DrivingTests.co.uk is built around that exact use case. You join for free, list your current test for free, and only pay if a swap is successfully completed. That keeps the barrier low and the process straightforward.

How flexible should you be?

It depends on why you need to move the test.

If your instructor can only do Tuesdays, your preferred dates may be narrow. If you are simply trying to avoid a four-month wait, you can probably be broader. Even a two-week window and two or three acceptable centres can improve your odds.

Think in terms of priorities rather than perfection. Is the date more important than the centre? Is a weekday morning fine if it is earlier? Would you travel a bit further if it means keeping lesson momentum and avoiding another long delay?

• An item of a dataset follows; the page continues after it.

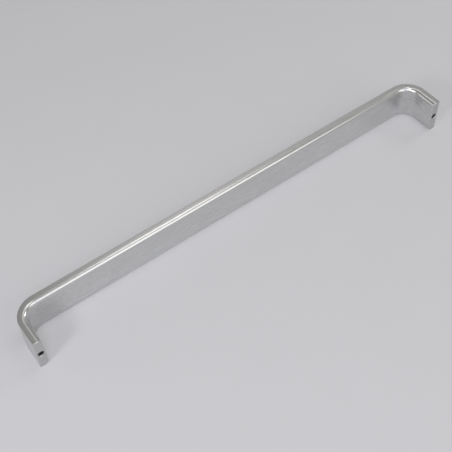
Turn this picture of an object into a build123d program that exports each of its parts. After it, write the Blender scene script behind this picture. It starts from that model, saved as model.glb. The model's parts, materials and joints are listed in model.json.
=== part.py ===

Small compromises often lead to better outcomes.

A smarter way to approach your next move

If you are wondering how to move driving test bookings, treat your current appointment like something worth protecting. Do not rush to cancel. Do not assume manual checking is your only option. And do not chase an earlier slot unless you are genuinely close to test standard.

The best approach is usually the one that gives you more choice without giving up what you already have. Keep your booking, widen your options where sensible, and use a legitimate process that ends with the official DVSA change.

A driving test date is hard enough to get. Moving it should make life easier, not risk putting you back at the start. The right move is the one that gets you a date you can actually use - and gives you the best chance of passing when it arrives.